Maybe (if you're an engineer).  To justify hardware implementation of the
operation, you have to show that its cost (the small constant factor
mentioned above, plus the architectural constraint relating the number of
registers to the word size, etc.) is justified by the benefit of having
the instruction.  Does it speed up enough programs sufficiently to justify
the longer cycle time due to longer wires in the register file due to the
folding?
-----------------------------------------
Pete Hugo (hugo@sunapee.dartmouth.edu) also noted that the Connection
Machine supports corner turning, and adds:

So, I guess this hardware does a transpose of a 32 by n matrix of
bits, rather than and n by n matrix.  The problem I see with
transposing an N by N matrix is that it would require a lot of global
memory access.  The problem I have always had with PRAM is this idea
that you can build a machine with infinite bandwidth to a shared
memory.  It just isn't going to happen.  I think to make PRAM
realistic, we have to add some metric of 'locality' to the model.

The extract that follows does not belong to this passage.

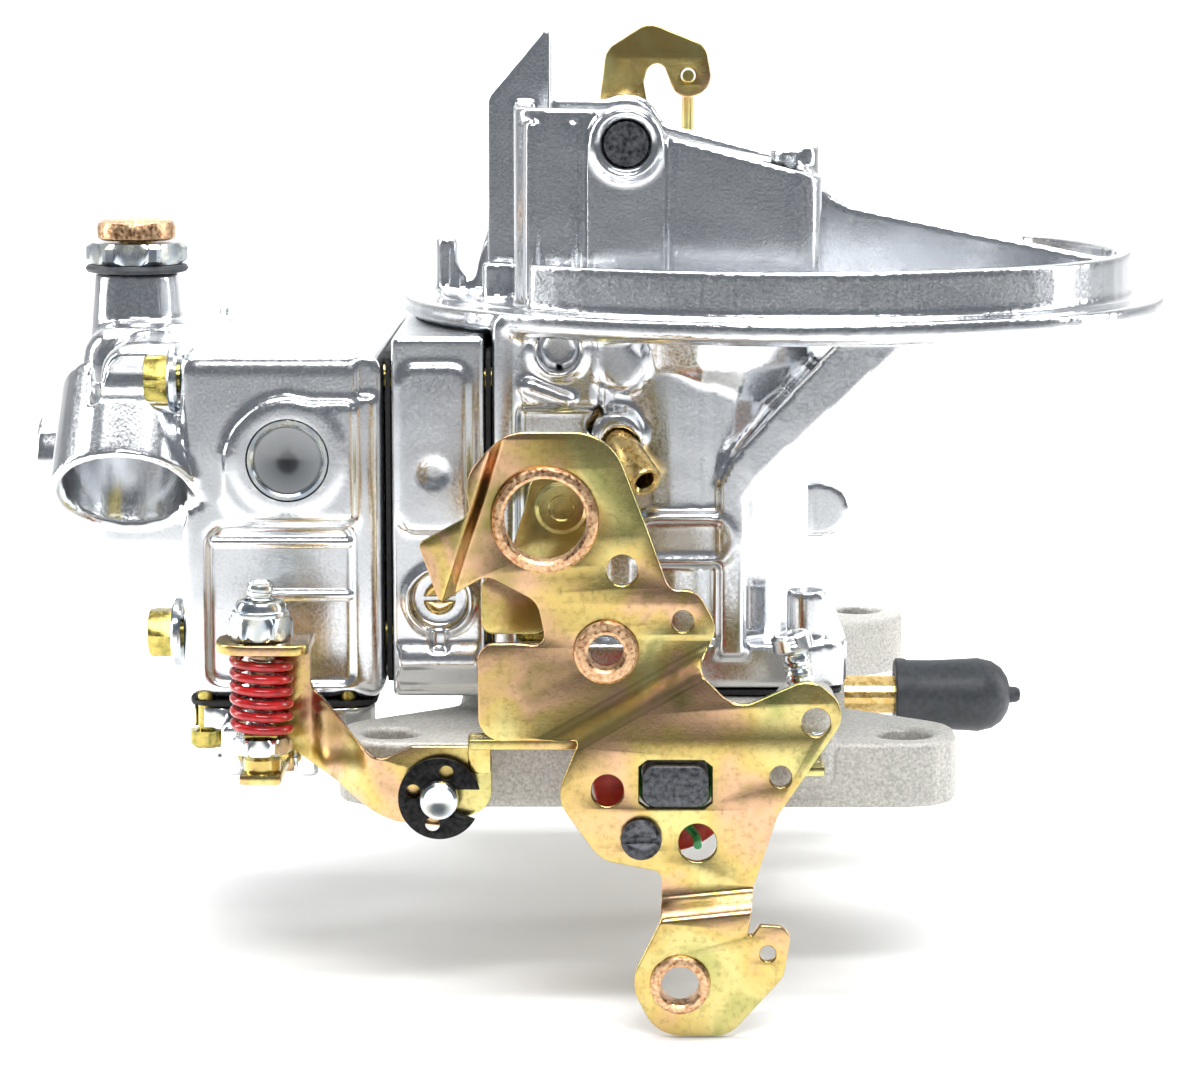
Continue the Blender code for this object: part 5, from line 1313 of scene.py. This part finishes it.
class MakeStudio(bpy.types.Operator):
    """The plain floor, the softboxes round it and the camera"""

    bl_idname = "carburetor.studio"
    bl_label = "Studio"

    def execute(self, context):
        studio = context.scene.carburetor_studio
        floor_z = CAD_BOX[0][2] - 0.0004
        sweep = [(-2.6, 0), (0.9, 0)]
        turns = [math.radians(6 * i) for i in range(1, 16)]
        sweep += [(0.9 + 0.7 * math.sin(turn), 0.7 - 0.7 * math.cos(turn)) for turn in turns]
        sweep.append((1.6, 2.4))
        form = bmesh.new()
        rows = [[form.verts.new((x, y, z + floor_z)) for y, z in sweep] for x in (-3.2, 3.2)]
        for i in range(len(sweep) - 1):
            form.faces.new((rows[0][i], rows[1][i], rows[1][i + 1], rows[0][i + 1]))
        mesh = bpy.data.meshes.new("floor")
        form.to_mesh(mesh)
        form.free()
        mesh.shade_smooth()
        # Background paper: pale, plain and matt.
        paper = Finish("background_paper", Roughness=0.85)
        paper.shader.inputs["Base Color"].default_value = (*studio.floor_colour, 1)
        mesh.materials.append(paper.material)
        linked("floor", mesh)
        world = bpy.data.worlds.new("studio_air")
        world.use_nodes = True
        world.node_tree.nodes["Background"].inputs["Color"].default_value = colour("#7E8288")
        world.node_tree.nodes["Background"].inputs["Strength"].default_value = 0.8
        context.scene.world = world
        context.scene.view_settings.view_transform = "Standard"
        boxes = [
            ("overhead", (0.0, 0.3, 1.1), (0, 0.2, 0.05), (1.3, 1.0), studio.key_power * 1.9, 95),
            ("left", (-1.1, 0.1, 0.5), (0, 0, 0.05), (0.2, 1.0), studio.key_power * 0.7, 120),
            ("right", (1.1, 0.2, 0.5), (0, 0, 0.05), (0.2, 1.0), studio.key_power * 0.7, 120),
            ("front_high", (0.15, -0.9, 1.0), (0, 0, 0.03), (0.9, 0.16), studio.key_power * 0.3, 60),
            ("backdrop", (0.0, 0.8, 1.2), (0, 1.6, 0.5), (2.0, 0.5), studio.key_power * 3.4, 180),
        ]
        for name, place, aim, size, power, spread in boxes:
            light = bpy.data.lights.new(name, "AREA")
            light.shape = "RECTANGLE"
            light.size, light.size_y = size
            light.energy = power
            light.spread = math.radians(spread)
            lamp = linked(name, light)
            lamp.location = place
            lamp.rotation_euler = (Vector(aim) - Vector(place)).to_track_quat("-Z", "Y").to_euler()
        camera = bpy.data.cameras.new("camera")
        camera.lens = 110.14
        camera.sensor_width = 36
        view = linked("camera", camera)
        view.location = (-0.004045, -0.69409, 0.13727)
        view.rotation_euler = (math.radians(81.752), 0, math.radians(0.385))
        context.scene.camera = view
        return {"FINISHED"}


GROUPS = {
    "carburetor_finishes": CarburetorFinishes,
    "carburetor_casting": CarburetorCasting,
    "carburetor_springs": CarburetorSprings,
    "carburetor_studio": CarburetorStudio,
}
STEPS = (
    MakeStudio, MakeThrottleBody, MakeMainBody, MakeMeteringBlock, MakeFuelBowl, MakePumpCover, MakeBowlScrews,
    MakeNeedleStack, MakeSightPlug, MakeTubes, MakeThrottleLever, MakeShaftEnd, MakePumpLinkage, MakePumpArm,
    MakeIdleScrews, MakeKickdownLever, MakeChokeLinkage, FinishOtherPieces,
)


class CarburetorPanel(bpy.types.Panel):
    """Sizes, colours and the steps that make the carburetor"""

    bl_idname = "VIEW3D_PT_carburetor"
    bl_label = "Carburetor"
    bl_space_type = "VIEW_3D"
    bl_region_type = "UI"
    bl_category = "Carburetor"

    def draw(self, context):
        for name in GROUPS:
            group = getattr(context.scene, name)
            for key in group.__annotations__:
                self.layout.prop(group, key)
        for step in STEPS:
            self.layout.operator(step.bl_idname)


CLASSES = (*GROUPS.values(), *STEPS, CarburetorPanel)


def register():
    for item in CLASSES:
        bpy.utils.register_class(item)
    for name, group in GROUPS.items():
        setattr(bpy.types.Scene, name, bpy.props.PointerProperty(type=group))


def unregister():
    for name in GROUPS:
        delattr(bpy.types.Scene, name)
    for item in reversed(CLASSES):
        bpy.utils.unregister_class(item)


def main():
    register()
    for step in STEPS:
        group, name = step.bl_idname.split(".")
        getattr(getattr(bpy.ops, group), name)()


if __name__ == "__main__":
    main()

< Comment:  The Block PRAM of Aggarwal, Chandra and Snir is a good
< model for introducing these sorts of locality issues.  I will
< have a thesis on this which will be available in late summer.
< Send requests to <library@prg.oxford.ac.uk> after Sept. 1.
-----------------------------------------------
Bojana Obrenic was lead co-author on a paper about corner turning
with Arnold Rosenberg < rsnbrg@edu.umass.cs.elys >, who reported
this and kindly asked Bojana to send me a copy, and writes:

The operation is very important for certain real applications.

----------------COMPLEXITY THEORY---------------

 <srt@edu.duke.cs> Steve Tate:

> The PRAM is usually defined without specifying what basic 
> instruction set is used.

Well, this is not really true.  There are quite a few papers dealing with
various instruction sets for the PRAM.  The standard PRAM typically
has only addition, subtraction, division by two (shift right), test
and branch, and indirect addressing.  The MPRAM model allows multiplication
also, and this has also been studied.  There are some recent papers
by Trahan, Ramachandran, and (Someone else) that address this for
both deterministic and nondeterministic PRAMS.  Also there is a classic
paper by Hartmanis (I think) on MPRAMs (maybe this was only on MRAMs).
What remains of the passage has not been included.